| SHORT TASK |
Copy the data word for word, keeping every line.

| DATA EXTRACT |
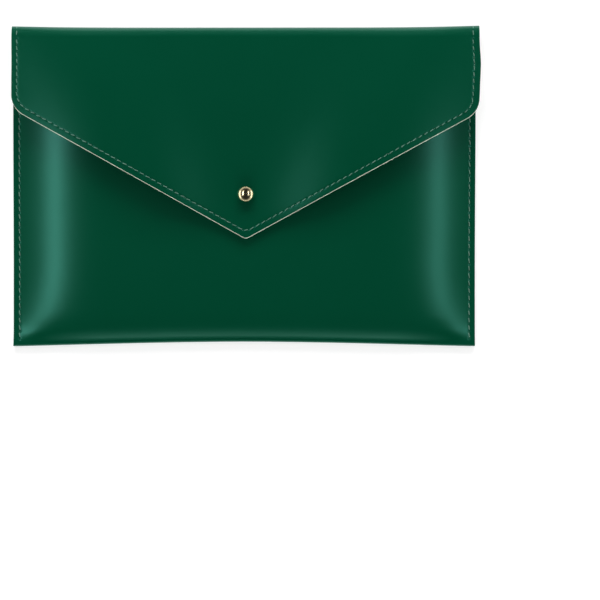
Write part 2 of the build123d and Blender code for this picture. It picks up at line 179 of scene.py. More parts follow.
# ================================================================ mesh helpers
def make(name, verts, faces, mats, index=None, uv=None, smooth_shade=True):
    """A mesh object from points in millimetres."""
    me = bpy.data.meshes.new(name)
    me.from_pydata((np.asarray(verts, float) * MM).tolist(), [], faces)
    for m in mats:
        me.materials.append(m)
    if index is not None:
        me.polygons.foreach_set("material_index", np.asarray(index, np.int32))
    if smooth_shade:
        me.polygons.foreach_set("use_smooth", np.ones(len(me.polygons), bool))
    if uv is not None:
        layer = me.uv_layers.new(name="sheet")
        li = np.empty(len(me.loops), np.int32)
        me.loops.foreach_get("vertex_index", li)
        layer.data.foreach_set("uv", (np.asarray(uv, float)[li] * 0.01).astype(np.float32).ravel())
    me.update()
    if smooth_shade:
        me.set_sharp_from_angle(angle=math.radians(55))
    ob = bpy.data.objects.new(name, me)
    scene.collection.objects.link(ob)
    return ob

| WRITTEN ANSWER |
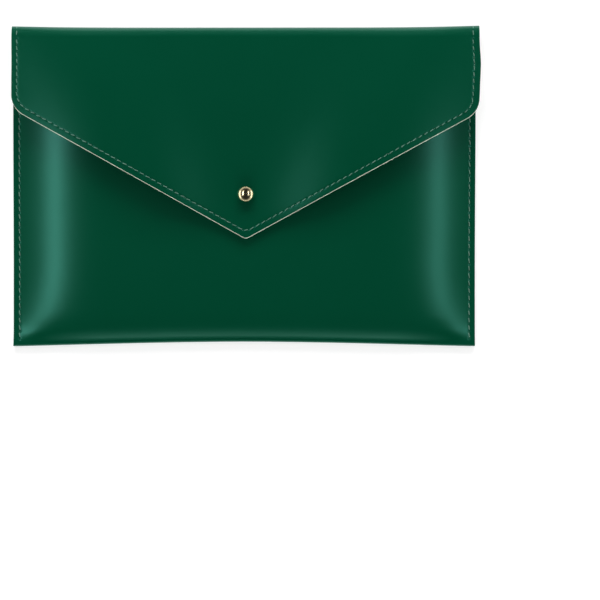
Write part 2 of the build123d and Blender code for this picture. It picks up at line 179 of scene.py. More parts follow.
# ================================================================ mesh helpers
def make(name, verts, faces, mats, index=None, uv=None, smooth_shade=True):
    """A mesh object from points in millimetres."""
    me = bpy.data.meshes.new(name)
    me.from_pydata((np.asarray(verts, float) * MM).tolist(), [], faces)
    for m in mats:
        me.materials.append(m)
    if index is not None:
        me.polygons.foreach_set("material_index", np.asarray(index, np.int32))
    if smooth_shade:
        me.polygons.foreach_set("use_smooth", np.ones(len(me.polygons), bool))
    if uv is not None:
        layer = me.uv_layers.new(name="sheet")
        li = np.empty(len(me.loops), np.int32)
        me.loops.foreach_get("vertex_index", li)
        layer.data.foreach_set("uv", (np.asarray(uv, float)[li] * 0.01).astype(np.float32).ravel())
    me.update()
    if smooth_shade:
        me.set_sharp_from_angle(angle=math.radians(55))
    ob = bpy.data.objects.new(name, me)
    scene.collection.objects.link(ob)
    return ob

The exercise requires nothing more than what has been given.